Das Auslagern von Arbeit ist eine absichtliche Verlagerung der Verantwortung. Die großen Tech-Konzerne profitieren von der geleisteten Arbeit, während die oft menschenunwürdigen Arbeitsbedingungen im Globalen Süden niemand sieht oder sich niemand darum kümmert.

In vielen afrikanischen Ländern fehlen oder sind die Datenschutzgesetze schwach. Das ermöglicht es Unternehmen, Daten besonders günstig abzugreifen. Dies wiederum macht diese Staaten noch abhängiger im digitalen Bereich. Lokale Lösungen werden dadurch oft blockiert, da Regierungen lieber Verträge mit Konzernen aus dem Globalen Norden abschließen, bevor eigene Infrastrukturen oder Innovationen entstehen können. Dies festigt die Ungleichheit und führt die alten kolonialen Machtspiele fort.

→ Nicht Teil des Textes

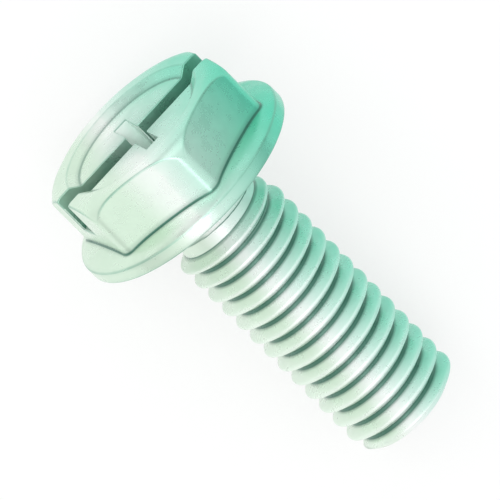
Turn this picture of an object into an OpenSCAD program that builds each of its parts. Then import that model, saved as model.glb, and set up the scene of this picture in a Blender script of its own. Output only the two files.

Aufklärung im Globalen Norden ist entscheidend. Wir müssen verstehen, dass Afrikas Entwicklungschancen nicht nur von der reinen Nutzung digitaler Lösungen abhängt. Es geht vielmehr darum, wie Afrika am Weltmarkt teilnimmt und welche eigenen Produkte es herstellt. Ein Ansatz für KI, der „dekolonial“ ist, ist hier notwendig. Das bedeutet, die Stimmen der benachteiligten Menschen ernst zu nehmen, die Ungleichheiten der Vergangenheit anzuerkennen und die KI-Politik so zu gestalten, dass sie soziale Gerechtigkeit voranbringt.